The plan for today was the usual one for Sunday, write as much as I can of a personal update, post it just before midnight and then edit it in order to add the rest over the coming days. But I doubt I’ll have time to add much of anything Monday or Tuesday and, whether I’d have chosen to catch up on the runs or on the odds and ends, plus one run, from June, the post would have had to be huge, so I’d have had no chance to write more than a small part of it today, seeing as I want to watch quite a few things as well. But, while this makes me wonder how far behind I’ll end up being, it can’t hurt to write another non-personal post, free another “slot”, and a little exchange I had with dad yesterday offered the topic. We were talking about the high prices of cakes, but it can definitely apply to everything.

It may seem counter-intuitive, but in times of crisis, those trying to sell nonessential products cheaply are more in danger of losing their customers and needing to close down than those with higher prices. In the example we were discussing, a confectionery that used to sell cakes for 6 RON had as customers people who also looked to buy cooking oil for 4 RON per liter, so when the cooking oil became 9 RON, even if that cheap cake only became 7 RON, that public will just give up on the cake completely and only buy the cooking oil. On the other hand, if at a time when 6 RON cakes could be found, another confectionery had customers willing to pay 15 RON for one, those customers will usually continue to be willing and able to pay even 20 RON, so their profits may even increase.
But that’s not all of it, because even poorer people may end up purchasing those cakes from the more expensive confectionery, albeit very rarely. Of course, one of the reasons is that the cheaper ones will go out of business, so they won’t have that much of a choice anymore, but another is that buying just a few more expensive cakes at such a time will make them feel much better than buying more, but still way fewer than before, cheaper ones. If a person was used to treat themselves to a cheap cake per week and now finds themselves only able to afford one cake of the same kind and from the same place per month, that will be depressing, so they may well choose to stop buying from the cheaper place completely and instead buy themselves a cake from an expensive place a couple of times per year, feeling that, at least at those moments, they moved up, matching those from a higher social class. And such very rare additional purchases help those more expensive businesses more than they’d help the cheaper ones, since the cheap ones have low profit margins and tend to need a constantly high volume of sales in order to stay afloat, while the expensive ones are far better prepared to endure boom and bust cycles.

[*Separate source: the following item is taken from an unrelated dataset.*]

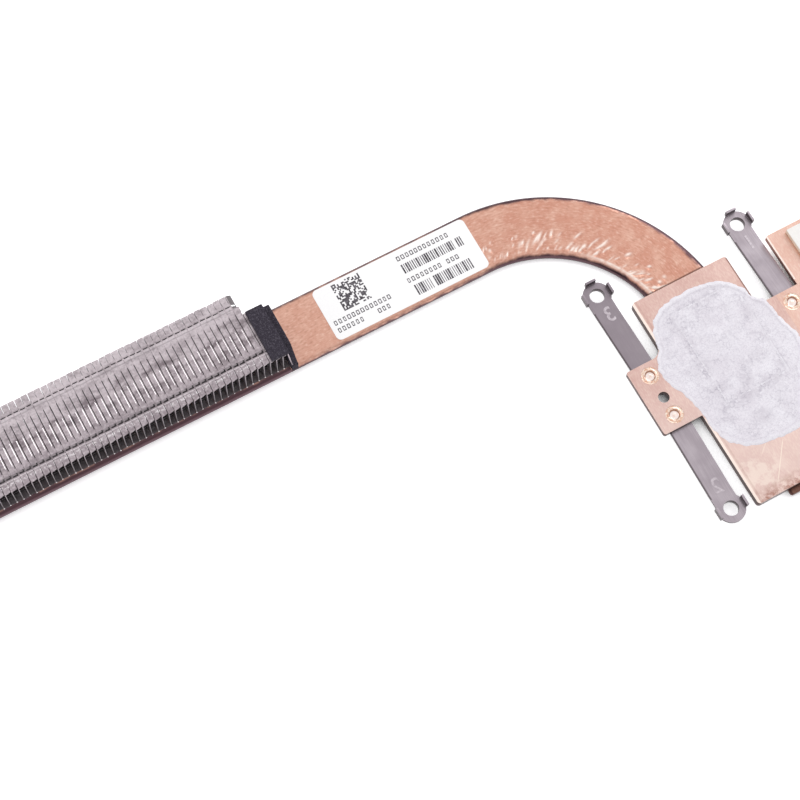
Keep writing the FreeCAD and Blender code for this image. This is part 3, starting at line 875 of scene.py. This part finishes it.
class HEATSINK_OT_cold_plate(Operator):
    """Rounds the stamped copper plate's edges and sets the four clinched studs in its tabs"""
    bl_idname = "heatsink.cold_plate"
    bl_label = "Cold plate"

    def execute(self, context):
        s = context.scene.heatsink_plate
        plate = rounded_sheet("cold_plate", "stamped_cold_plate", s.edge_round,
                              lowest_wall=0.3 * MM)
        dress(plate, plate_copper(s), "plate_copper", "cold_plate")
        punched = punched_copper(s)
        studs = run_tree("clinched_studs", clinch_mesh(), stud_tree(), **{
            "Span X": s.stud_span_x, "Span Y": s.stud_span_y,
            "Middle": (s.stud_mid_x, s.stud_mid_y, PLATE[1].z), "Finish": punched})
        dress(studs, punched, "plate_copper")
        return {"FINISHED"}


def digit_mesh(digit, x, y, strip, s):
    """One raised digit laid on the strip, mirrored because it is embossed from the other side."""
    curve = bpy.data.curves.new("digit", "FONT")
    curve.body = str(digit)
    curve.size = s.digit_height * FONT_SIZE
    curve.extrude = s.digit_relief
    curve.offset = s.digit_stroke
    curve.align_x = curve.align_y = "CENTER"
    curve.resolution_u = 4
    mesh = mesh_from_curve(curve)
    for vert in mesh.vertices:
        spot = Vector((x * MM + DIGIT_MIRROR * vert.co.x, y * MM + vert.co.y, 0))
        hit, place, _, _ = strip.ray_cast(spot + Vector((0, 0, 10 * MM)), Vector((0, 0, -1)))
        if not hit:
            raise RuntimeError(f"digit {digit} lies beside its strip")
        vert.co = spot + Vector((0, 0, place.z + vert.co.z))
    mesh.flip_normals()
    return mesh


class HEATSINK_OT_spring_arms(Operator):
    """Rounds the sheared edges of both spring arms and raises the digits of the screw order"""
    bl_idname = "heatsink.spring_arms"
    bl_label = "Spring arms"

    def execute(self, context):
        s = context.scene.heatsink_arm
        steel = spring_steel(s)
        strips = []
        for node in ("left_spring_arm", "right_spring_arm"):
            strip = rounded_sheet(node, node + "_strip", s.edge_round, lowest_wall=0.2 * MM)
            strips.append(dress(strip, steel, "spring_steel", node))
        context.view_layer.update()
        digits = joined("digits", [digit_mesh(digit, x, y, strips[x > 0], s)
                                   for digit, x, y in DIGITS])
        dress(new_object("embossed_screw_order", digits), embossed_steel(s), "spring_steel")
        return {"FINISHED"}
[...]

Things are, of course, different when it comes to essential goods, since people can’t give up on them completely, and the first steps are actually beneficial, since we’re talking about deciding what actually is necessary and increasing efficiency, reducing waste and overconsumption, but once the need to save exceeds what can be achieved in that manner, the businesses that are hurt far more are once again those that try to keep prices low in good faith, as inappropriate as using the term for anything that supports this rotten Capitalist and finance-based system is. True, as prices continue to increase, the middle class will no longer be able to keep up, but the wealthy, and the luxury market in particular, won’t be affected that much. On the other hand, those trying to keep prices low will be in a race to the bottom, with customers focusing on an ever smaller number, those who have the very lowest prices, leading to the rest shutting down or selling the business. As such, the wealthy, who can cover losses and possibly also purchase rivals, will benefit and make it through at this low end of the market as well.

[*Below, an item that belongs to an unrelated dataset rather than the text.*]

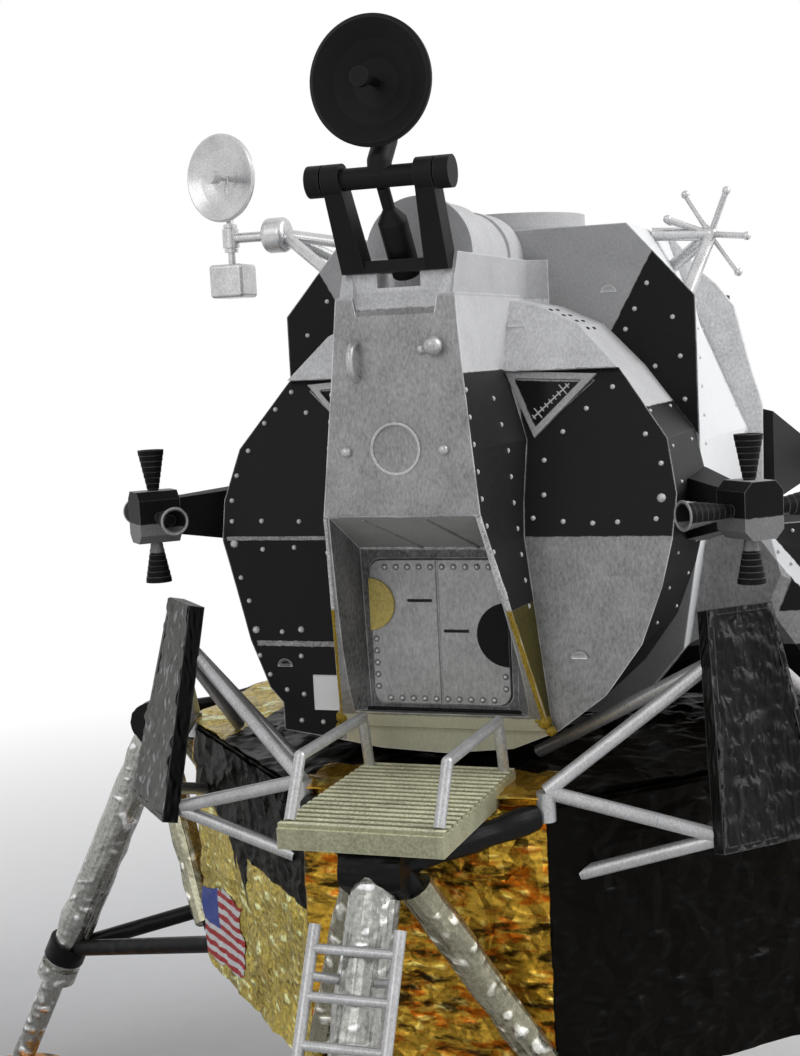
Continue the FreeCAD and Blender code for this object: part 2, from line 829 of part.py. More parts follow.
def rounded_plate(half, low, height, corner, y, thick):
    box = Part.makeBox(2 * half, thick, height, V(-half, y, low))
    upright = [edge for edge in box.Edges
               if abs(edge.Vertexes[0].Point.y - edge.Vertexes[1].Point.y) > thick / 2]
    return box.makeFillet(corner, upright)


def hatch_seat():
    half = hatch_half + seat_gap
    depth = hatch_thick - hatch_proud
    return rounded_plate(half, hatch_low - seat_gap, hatch_height + 2 * seat_gap, hatch_corner,
                         -hatch_plane - overrun, depth + overrun)


def hatch():
    depth = hatch_thick - hatch_proud
    plate = rounded_plate(hatch_half, hatch_low, hatch_height, hatch_corner, -hatch_plane - hatch_proud,
                          depth + hatch_proud - seat_gap / 2)
    field = rounded_plate(hatch_half - hatch_rim, hatch_low + hatch_rim, hatch_height - 2 * hatch_rim,
                          hatch_corner - hatch_rim / 2, -hatch_plane - hatch_proud - overrun,
                          overrun + hatch_proud / 2)
    return plate.cut(field)


def window(side):
    normal = window_normal()
    frame = slab(window_points(side, 0), normal * (window_thick - seat_gap / 2))
    frame.translate(normal * (window_proud - window_thick + seat_gap / 2))
    pane_room = slab(window_points(side, -window_frame), normal * overrun)
    pane_room.translate(normal * (window_proud / 2))
    return frame.cut(pane_room)


def tunnel_fairing():
    axis = ridge_top + fairing_lift
    length = fairing_front - mid_half_depth
    body = None
    for (start_share, size_share), (end_share, _) in zip(fairing_step_shares, fairing_step_shares[1:]):
        start = V(0, length * start_share - fairing_front, axis)
        drum = Part.makeCylinder(fairing_radius * size_share, length * (end_share - start_share), start,
                                 V(0, 1, 0))
        body = drum if body is None else body.fuse(drum)
    floor = Part.makeBox(2 * fairing_radius, length, 2 * fairing_radius,
                         V(-fairing_radius, -fairing_front, ridge_top - 2 * fairing_radius))
    return body.cut(floor)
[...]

Taking the scenario to the extreme, prices increasing continuously will lead to a complete split, with only the luxury market remaining, everyone else unable to actually purchase the necessary goods and, in the parts of the world where some sort of welfare system is in place, relying on state aid. This will lead to a small number of businesses taking over everything but the luxury market, surviving on contracts with the state and delivering products of ever poorer quality, since ever fewer will dare to check and challenge them, the result of doing so likely being losing even what little they still have access to. And it’s also obvious that such a scenario will greatly favor corruption, those with the greatest influence and capacity to pay the biggest bribes most likely obtaining those contracts and also almost complete immunity. And the luxury market, businesses and customers alike, will enjoy a similar level of immunity because the taxes paid by them will fund everything else. As a result, it’s quite likely that a handful of extraordinarily wealthy and influential people will actually control all aspects of the economy, and not only, by owning businesses at both ends of the spectrum, the money therefore going out of one pocket and into another.

The obvious conclusion is that, far from imposing any limits and encouraging what tends to be called enlightened self-interest, the greater the inequality and the worse things get for the greatest number of people, the closer the system gets to a secure position, ensuring that it will continue unchallenged and dominate even more aspects of life and society. As such, the only way forward is to replace it completely with something new, not to try to reform it in any way. But, of course, that should be nothing new to anyone who’s willing and able to think about such matters at least to some extent.